Title: Commonwealth v. Nieves
Citation: N/A
Docket Number: SJC-12906
State: Massachusetts
Issuer: Massachusetts Supreme Court
Date: October 23, 2020

NOTICE:  All slip opinions and orders are subject to formal 
revision and are superseded by the advance sheets and bound 
volumes of the Official Reports.  If you find a typographical 
error or other formal error, please notify the Reporter of 
Decisions, Supreme Judicial Court, John Adams Courthouse, 1 
Pemberton Square, Suite 2500, Boston, MA, 02108-1750; (617) 557-
1030; SJCReporter@sjc.state.ma.us 
 
SJC-12906 
 
COMMONWEALTH  vs.  NANCY NIEVES. 
 
 
October 23, 2020. 
 
 
Controlled Substances.  Parole.  Practice, Criminal, Parole, 
Request for fees and costs. 
 
 
 
In 2008, Nancy Nieves pleaded guilty to possession with 
intent to distribute cocaine and conspiracy to violate a drug 
law.  She was sentenced to from three to five years on the 
possession offense, and the conspiracy conviction was placed on 
file.  After serving three years, Nieves was released on parole, 
and while on parole, she paid parole supervision fees of $400 to 
the parole board. 
 
 
In 2018, pursuant to the protocol established in Bridgeman 
v. District Attorney for the Suffolk Dist., 476 Mass. 298 
(2017), both of Nieves's convictions were vacated and the 
charges against her were dismissed with prejudice due to the 
misconduct of Annie Dookhan, a chemist at the William A. Hinton 
State Laboratory Institute.  Dookhan had analyzed the substances 
seized in Nieves's case.  Nieves thereafter filed a motion in 
her criminal case, seeking a refund of the parole supervision 
fees that she had paid as a result of the invalidated 
convictions and a waiver of the remaining balance that she owed.1  
See Nelson v. Colorado, 137 S. Ct. 1249 (2017).  A Superior 
Court judge initially deferred action on the motion, so that 
notice of the motion could be given to the parole board.  Nieves 
eventually filed a second motion seeking a refund, accompanied 
by an affidavit and documentation from the parole board 
                     
 
1 The parole board has since waived Nieves's balance of 
unpaid parole supervision fees, amounting to $480. 
2 
 
 
 
 
confirming that she had made five payments to the board totaling 
$400.  After a hearing, the judge denied Nieves's motion on the 
basis that a motion filed in the criminal case was not the 
correct way to seek a refund of parole fees.  Nieves appealed, 
and we allowed her application for direct appellate review.. 
 
 
On appeal, the Commonwealth concedes that the parole 
supervision fees must be refunded in these circumstances.  After 
considering the issue independently, see Commonwealth v. Watt, 
482 Mass. 1031, 1032 (2019), citing Commonwealth v. Poirer, 458 
Mass. 1014, 1015 (2010), we agree.  Under the principles 
described in Commonwealth v. Martinez, 480 Mass. 777 (2018), 
"the State is obligated under the due process clause of the 
Fourteenth Amendment [to the United States Constitution] to 
refund monies where three elements are satisfied:  (1) the 
monies were 'exacted from the defendant' upon conviction and as 
a consequence of the conviction; (2) the amounts 'exacted' were 
actually paid by the defendant; and (3) the conviction has been 
'invalidated by a reviewing court and no retrial will occur.'"  

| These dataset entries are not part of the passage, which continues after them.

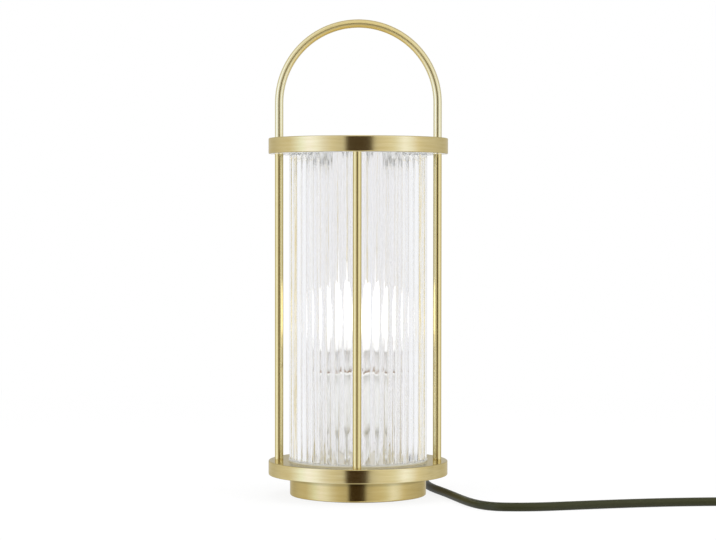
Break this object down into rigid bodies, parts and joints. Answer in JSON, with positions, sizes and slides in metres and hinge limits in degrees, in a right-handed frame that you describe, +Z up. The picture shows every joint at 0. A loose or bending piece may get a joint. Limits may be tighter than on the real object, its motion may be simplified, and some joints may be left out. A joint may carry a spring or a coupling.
{
  "type": "table lamp",
  "caption": "Lantern table lamp with a ribbed glass cylinder between two brass rings, upright rods, a fixed bow handle and a round mains lead.",
  "frame": {"origin": "on the floor under the middle of the plinth", "axes": "+Z up along the glass cylinder's axis, +X to the lamp's right as pictured, +Y to its back, where the lead comes out; the handle lies in the XZ plane"},
  "size_m": [0.493, 0.2284, 0.3983],
  "materials": {
    "satin_brass": "satin brushed, lacquered",
    "ribbed_glass": "clear pressed glass with upright ribs",
    "seal_silicone": "milky silicone, half matte",
    "outlet_rubber": "matte",
    "pad_rubber": "matte foam rubber",
    "zinc_steel": "zinc plated",
    "white_enamel": "satin paint",
    "white_plastic": "moulded, half gloss",
    "holder_ceramic": "unglazed",
    "contact_brass": "plain pressed sheet",
    "opal_globe": "opal, lit",
    "bulb_white": "smooth",
    "bulb_cap_metal": "nickelled",
    "bulb_insulator_black": "glassy",
    "lead_rubber": "smooth, slightly glossy",
    "wire_brown": "smooth insulation",
    "wire_blue": "smooth insulation",
    "tie_black": "matte strap",
    "plug_black": "moulded, fine grain",
    "pin_nickel": "nickel plated"
  },
  "bodies": {
    "lamp": {"handle": "satin_brass", "top_ring": "satin_brass", "top_cover": "satin_brass", "cover_screws": "satin_brass", "upper_seal": "seal_silicone", "glass_cylinder": "ribbed_glass", "lower_seal": "seal_silicone", "rod_front": "satin_brass", "rod_back": "satin_brass", "rod_left": "satin_brass", "rod_right": "satin_brass", "rod_screws": "zinc_steel", "base_ring": "satin_brass", "plinth": "satin_brass", "plinth_collar": "satin_brass", "plinth_screws": "zinc_steel", "bottom_plate": "zinc_steel", "plate_screws": "zinc_steel", "base_pad": "pad_rubber", "stem": "white_enamel", "nipple": "zinc_steel", "nipple_washer": "zinc_steel", "nipple_nut": "zinc_steel", "holder_cap": "white_plastic", "holder_body": "white_plastic", "holder_core": "holder_ceramic", "screw_shell": "contact_brass", "centre_contact": "contact_brass", "shade_ring": "satin_brass", "terminal_block": "white_plastic", "lead_clamp": "white_plastic", "clamp_screws": "zinc_steel", "strain_relief": "outlet_rubber", "inner_lead": "lead_rubber", "brown_wires": "wire_brown", "blue_wires": "wire_blue", "cord": "lead_rubber", "cord_coil": "lead_rubber", "cord_tie": "tie_black", "plug_body": "plug_black", "plug_pins": "pin_nickel"},
    "bulb_foot": {"bulb_insulator": "bulb_insulator_black", "bulb_tip": "bulb_cap_metal"},
    "bulb": {"bulb_globe": "opal_globe", "bulb_housing": "bulb_white", "bulb_cap": "bulb_cap_metal"}
  },
  "joints": [
    {"name": "bulb_lift", "type": "slide", "parent": "lamp", "child": "bulb_foot", "axis": [0, 0, 1], "range_m": [0, 0.0163]},
    {"name": "bulb_turn", "type": "hinge", "parent": "bulb_foot", "child": "bulb", "pos_m": [0, 0, 0.1], "axis": [0, 0, 1], "range_deg": [0, 1620]}
  ],
  "couplings": [
    {"joint": "bulb_lift", "follows": "bulb_turn", "m_per_rad": 0.00057614}
  ]
}
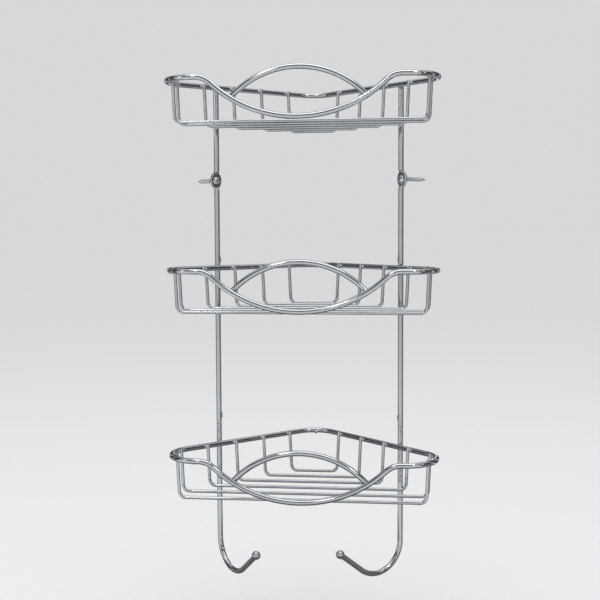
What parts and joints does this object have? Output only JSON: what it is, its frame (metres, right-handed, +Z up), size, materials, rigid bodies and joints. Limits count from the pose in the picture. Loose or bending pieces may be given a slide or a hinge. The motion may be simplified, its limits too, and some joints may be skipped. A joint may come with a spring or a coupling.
{
  "type": "shower caddy",
  "caption": "Tiered corner shower caddy of chrome-plated wire: baskets with dipped front rails and arches on upright wall rods with screw eyelets, and ball-ended hooks below.",
  "frame": {"origin": "outermost point of the top basket's back corner, at the height of its rim's axis, on the plane of symmetry", "axes": "+Z up, -Y from the wall corner into the room, +X to the right seen from the room; the walls stand at 45 degrees to X and Y"},
  "size_m": [0.243, 0.1573, 0.4635],
  "materials": {
    "rim_chrome": "polished chrome plate on 5 mm steel wire",
    "thin_wire_chrome": "polished chrome plate on 3 mm steel wire",
    "rod_chrome": "polished chrome plate on 5 mm steel rod",
    "ball_chrome": "polished chrome ball",
    "screw_steel": "plain bright steel"
  },
  "bodies": {
    "root": {"top_rim": "rim_chrome", "top_arch": "rim_chrome", "top_floor_wire_1": "thin_wire_chrome", "top_floor_wire_2": "thin_wire_chrome", "top_floor_wire_3": "thin_wire_chrome", "top_floor_wire_4": "thin_wire_chrome", "top_floor_wire_5": "thin_wire_chrome", "top_floor_wire_6": "thin_wire_chrome", "middle_rim": "rim_chrome", "middle_arch": "rim_chrome", "middle_floor_wire_1": "thin_wire_chrome", "middle_floor_wire_2": "thin_wire_chrome", "middle_floor_wire_3": "thin_wire_chrome", "middle_floor_wire_4": "thin_wire_chrome", "middle_floor_wire_5": "thin_wire_chrome", "middle_floor_wire_6": "thin_wire_chrome", "bottom_rim": "rim_chrome", "bottom_arch": "rim_chrome", "bottom_floor_wire_1": "thin_wire_chrome", "bottom_floor_wire_2": "thin_wire_chrome", "bottom_floor_wire_3": "thin_wire_chrome", "bottom_floor_wire_4": "thin_wire_chrome", "bottom_floor_wire_5": "thin_wire_chrome", "bottom_floor_wire_6": "thin_wire_chrome", "left_upper_rod": "rod_chrome", "left_middle_rod": "rod_chrome", "left_lower_rod": "rod_chrome", "left_hook_ball": "ball_chrome", "left_screw": "screw_steel", "right_upper_rod": "rod_chrome", "right_middle_rod": "rod_chrome", "right_lower_rod": "rod_chrome", "right_hook_ball": "ball_chrome", "right_screw": "screw_steel"}
  },
  "joints": []
}
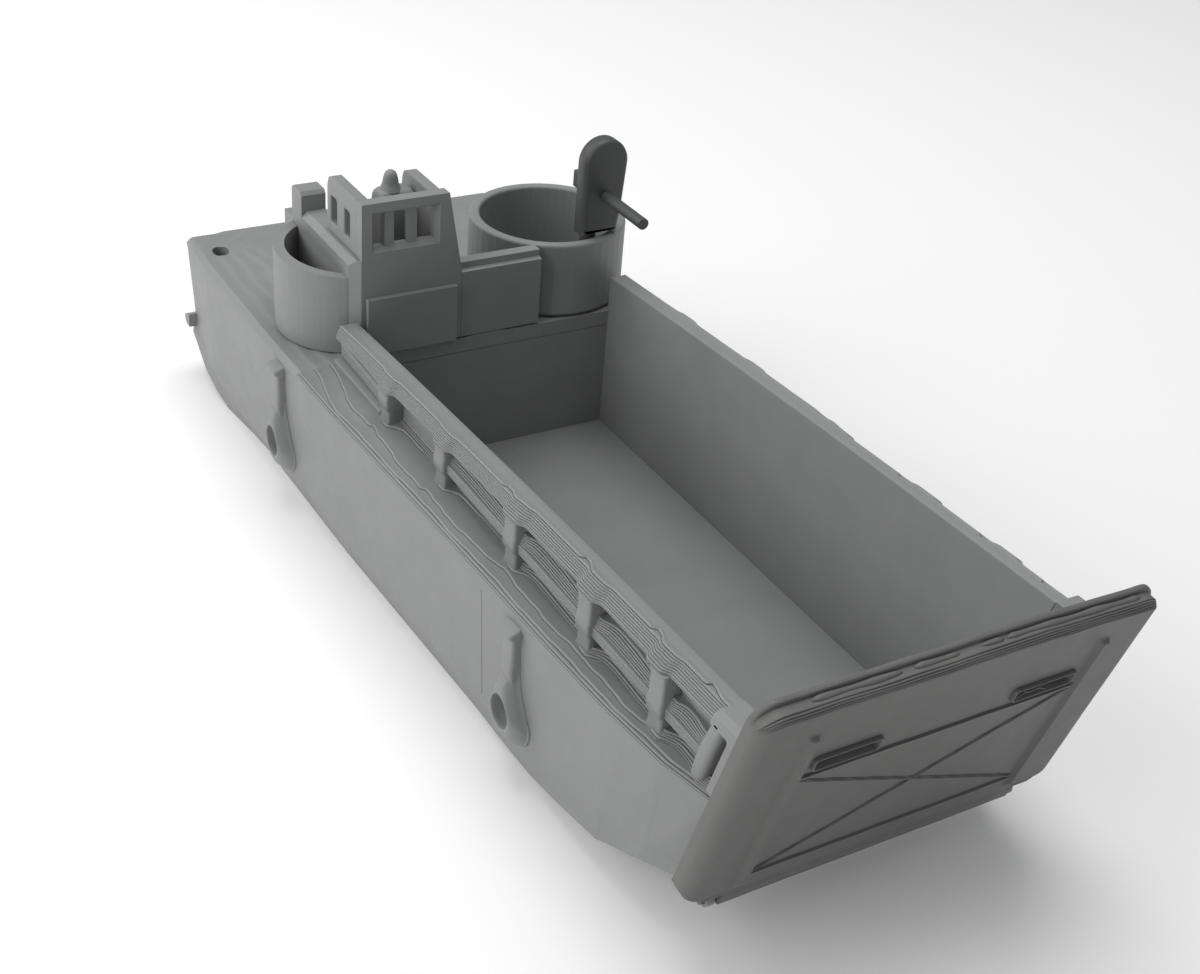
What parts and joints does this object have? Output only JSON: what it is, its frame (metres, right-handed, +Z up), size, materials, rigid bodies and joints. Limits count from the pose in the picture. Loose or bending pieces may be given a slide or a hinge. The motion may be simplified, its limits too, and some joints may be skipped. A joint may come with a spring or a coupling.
{
  "type": "model military landing craft",
  "caption": "Small grey printed model of a flat-bottomed landing craft with an open load well, a hinged bow ramp, a steering shelter, gun tubs and hung ring fenders.",
  "frame": {"origin": "on the flat bottom, at the middle of the model's length and width", "axes": "+X to the bow, +Y to port, +Z up"},
  "size_m": [0.0924, 0.038, 0.03],
  "materials": {
    "hull": "matte",
    "ramp": "matte",
    "fittings": "matte",
    "gun": "matte"
  },
  "bodies": {
    "hull": {"aft_deck": "hull", "bow_frame_port": "hull", "bow_frame_starboard": "hull", "bow_strut_port": "hull", "bow_strut_starboard": "hull", "coaming_cap_port": "hull", "coaming_cap_starboard": "hull", "coaming_wall_port": "hull", "coaming_wall_starboard": "hull", "fender_port_aft": "fittings", "fender_port_bow": "fittings", "fender_starboard_aft": "fittings", "fender_starboard_bow": "fittings", "hull_bottom": "hull", "hull_side_port": "hull", "hull_side_starboard": "hull", "hull_stern": "hull", "post_port_1": "hull", "post_port_2": "hull", "post_port_3": "hull", "post_port_4": "hull", "post_port_5": "hull", "post_starboard_1": "hull", "post_starboard_2": "hull", "post_starboard_3": "hull", "post_starboard_4": "hull", "post_starboard_5": "hull", "rail_port_2": "hull", "rail_port_3": "hull", "rail_port_4": "hull", "rail_port_5": "hull", "rail_starboard_2": "hull", "rail_starboard_3": "hull", "rail_starboard_4": "hull", "rail_starboard_5": "hull", "shelter_base": "hull", "shelter_front": "hull", "shelter_port": "hull", "shelter_starboard": "hull", "side_deck_port": "hull", "side_deck_starboard": "hull", "side_locker_port": "hull", "side_locker_starboard": "hull", "steering_console": "hull", "tub_port": "hull", "tub_starboard": "hull", "well_bulkhead": "hull"},
    "ramp": {"ramp_panel": "ramp", "ramp_braces": "ramp", "ramp_cross_high": "ramp", "ramp_cross_low": "ramp", "ramp_hinge_pin": "ramp", "ramp_rib_port": "ramp", "ramp_rib_starboard": "ramp", "ramp_slot_frame_port": "ramp", "ramp_slot_frame_starboard": "ramp"},
    "gun": {"gun_pintle": "gun", "gun_receiver": "gun", "gun_shield": "gun", "gun_barrel": "gun"}
  },
  "joints": [
    {"name": "ramp_hinge", "type": "hinge", "parent": "hull", "child": "ramp", "pos_m": [0.03863, 0, 0.00392], "axis": [0, 1, 0], "range_deg": [0, 75]},
    {"name": "gun_pintle_swivel", "type": "hinge", "parent": "hull", "child": "gun", "pos_m": [-0.0212, 0.0114, 0.015], "axis": [0, 0, 1], "range_deg": [-40, 40]}
  ]
}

Id. at 784-785, quoting Nelson, 137 S. Ct. at 1252.  Each of 
those of those elements is present here. 
 
 
With respect to the first Martinez element, parole 
supervision fees, like the probation fees at issue in Martinez, 
are "taken from [a defendant] solely on the basis of a 
conviction," albeit at the time the individual is paroled, and 
are directly attributable to the sentence for the conviction.  
Martinez, 482 Mass. at 785, quoting Nelson, 137 S. Ct. at 1257.  
See Watt, 482 Mass. at 1033, quoting Martinez, supra at 784 
("'exacted from the defendant' upon conviction and as a 
consequence of the conviction").  In Nieves's case, parole fees 
would not have been incurred by her but for her conviction of 
possession with intent to distribute and the term sentence she 
received for it.  Once her conviction was invalidated, however, 
the Commonwealth no longer had any plausible claim of right to 
that money, because it was "paid solely as a consequence of 
[the] subsequently invalidated conviction[]."  Martinez, supra, 
quoting Nelson, 137 S. Ct. at 1257.  Unlike inmate account fees 
and property that has been civilly forfeited, which need not be 
refunded or returned, see Watt, supra; Martinez, supra, parole 
supervision fees, again being akin to probation fees, arise 
directly out of the underlying criminal conviction and are a 
consequence of the sentence that is imposed. 
 
3 
 
 
 
 
 
With respect to the second Martinez element, there is no 
factual dispute that Nieves actually paid $400 in parole 
supervision fees.  And with respect to the third Martinez 
element, there is no denying that her convictions were legally 
invalidated with no chance of a retrial, within the meaning of 
Nelson and Martinez. 
 
 
Having established that Nieves is entitled to return of the 
parole fees she paid, we turn to the mechanics of the remedy.  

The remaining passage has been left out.